Hi all,

While tinkering with saturation instructions, I hit problems with the

cost model calculations.

The loop vectorizer cost model accumulates the individual TTI cost

model of each instruction. For saturating arithmetic, this is a gross

overestimate, since you have 2 sexts (inputs), 2 icmps + 2 selects

(for the saturation), and a truncate (output); these all fold alway.

With an intrinsic, you'd end up with a better estimate; however, I'm

trying to see what problems we would encounter without intrinsics, and

I think this is the biggest one.

Note that AFAICT, costs for min/max patterns (icmp+iselect) are also

overestimated, but not as much as saturate.

Proposal:

Add a method, part of the vector API of TargetTransformInfo, for

multi-instruction cost computation. It would take a scalar

Instruction, and a reference to a set of Instruction. If it's able to

match a min/max/saturate/.., it adds all the matched instructions to

the set, so the caller (say LoopVectorizationCostModel) can ignore

them.

But:

- this all seems icky: a very blunt hammer.

- what, if anything, should we do about legality checks? The

expanded IR equivalent of a saturate uses larger types than necessary,

so this might prevent vectorization.

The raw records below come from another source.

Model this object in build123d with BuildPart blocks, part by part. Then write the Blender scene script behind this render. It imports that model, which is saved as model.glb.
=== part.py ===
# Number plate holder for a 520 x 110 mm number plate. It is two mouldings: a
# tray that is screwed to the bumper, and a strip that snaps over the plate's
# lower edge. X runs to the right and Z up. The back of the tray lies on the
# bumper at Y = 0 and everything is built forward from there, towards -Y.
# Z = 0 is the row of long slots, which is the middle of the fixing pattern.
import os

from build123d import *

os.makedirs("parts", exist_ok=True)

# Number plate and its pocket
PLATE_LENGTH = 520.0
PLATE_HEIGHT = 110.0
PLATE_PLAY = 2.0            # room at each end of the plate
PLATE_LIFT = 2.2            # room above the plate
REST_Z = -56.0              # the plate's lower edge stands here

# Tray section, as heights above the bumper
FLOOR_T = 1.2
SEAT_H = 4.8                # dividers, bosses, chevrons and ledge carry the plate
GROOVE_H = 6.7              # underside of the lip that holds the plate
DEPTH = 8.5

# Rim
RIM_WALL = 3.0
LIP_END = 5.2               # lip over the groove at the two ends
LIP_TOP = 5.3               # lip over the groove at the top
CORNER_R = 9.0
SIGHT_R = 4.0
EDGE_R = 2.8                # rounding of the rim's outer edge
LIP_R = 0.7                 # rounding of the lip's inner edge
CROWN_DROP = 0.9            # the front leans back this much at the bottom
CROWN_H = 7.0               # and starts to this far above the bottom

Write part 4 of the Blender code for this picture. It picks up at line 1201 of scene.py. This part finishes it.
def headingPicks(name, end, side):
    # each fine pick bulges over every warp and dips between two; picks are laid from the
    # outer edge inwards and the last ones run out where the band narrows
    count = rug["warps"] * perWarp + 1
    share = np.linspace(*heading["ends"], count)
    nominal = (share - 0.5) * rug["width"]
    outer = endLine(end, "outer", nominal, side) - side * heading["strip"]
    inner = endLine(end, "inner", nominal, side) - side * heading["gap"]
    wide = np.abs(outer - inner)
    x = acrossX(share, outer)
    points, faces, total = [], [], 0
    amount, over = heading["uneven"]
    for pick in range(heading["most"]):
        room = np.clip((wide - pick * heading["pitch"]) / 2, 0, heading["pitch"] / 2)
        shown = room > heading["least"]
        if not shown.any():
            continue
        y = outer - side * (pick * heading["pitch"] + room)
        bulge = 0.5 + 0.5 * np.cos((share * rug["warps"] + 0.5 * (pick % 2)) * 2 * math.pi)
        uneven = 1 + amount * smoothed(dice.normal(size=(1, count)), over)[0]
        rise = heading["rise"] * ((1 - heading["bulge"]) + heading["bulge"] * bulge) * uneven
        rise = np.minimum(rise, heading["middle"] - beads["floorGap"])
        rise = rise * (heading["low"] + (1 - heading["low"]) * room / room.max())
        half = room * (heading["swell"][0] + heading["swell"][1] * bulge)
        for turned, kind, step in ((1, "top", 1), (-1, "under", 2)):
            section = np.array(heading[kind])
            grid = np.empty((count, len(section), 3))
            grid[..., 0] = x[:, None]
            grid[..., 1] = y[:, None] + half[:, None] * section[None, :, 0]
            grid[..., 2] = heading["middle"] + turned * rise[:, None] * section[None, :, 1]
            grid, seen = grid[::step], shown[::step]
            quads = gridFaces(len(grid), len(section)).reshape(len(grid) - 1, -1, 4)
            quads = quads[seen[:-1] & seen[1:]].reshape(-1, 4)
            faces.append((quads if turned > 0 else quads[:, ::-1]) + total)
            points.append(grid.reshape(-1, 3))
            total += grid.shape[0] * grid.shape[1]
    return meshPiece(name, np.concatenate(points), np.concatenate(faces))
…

In practice it doesn't, because

only load/store/PHI types are checked there.

- is this useful in other cases, beyond min/max (maybe abs ?) and saturate?

Thanks!

-Ahmed

I guess it will help SAD generation also.

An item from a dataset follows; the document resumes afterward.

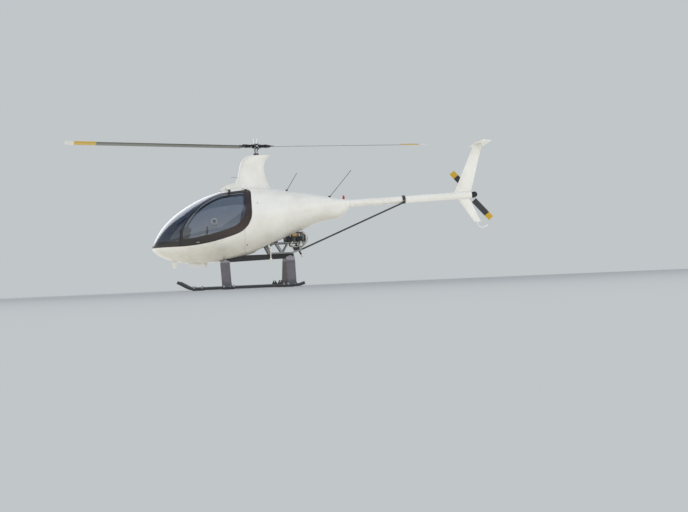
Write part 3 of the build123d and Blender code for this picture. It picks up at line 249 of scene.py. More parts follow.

Are you trying to match the multi-instruction with library calls or Intrinsics?

If it is intrinsic, you may also need to check legality before matching.

IMO, it will still prevent vectorization because the value used by min/max/saturate

might have been defined by load/store/phi.

- is this useful in other cases, beyond min/max (maybe abs ?) and saturate?

Yes, Sum-Of-Absolute-Differece is another case.

Regards,

Shahid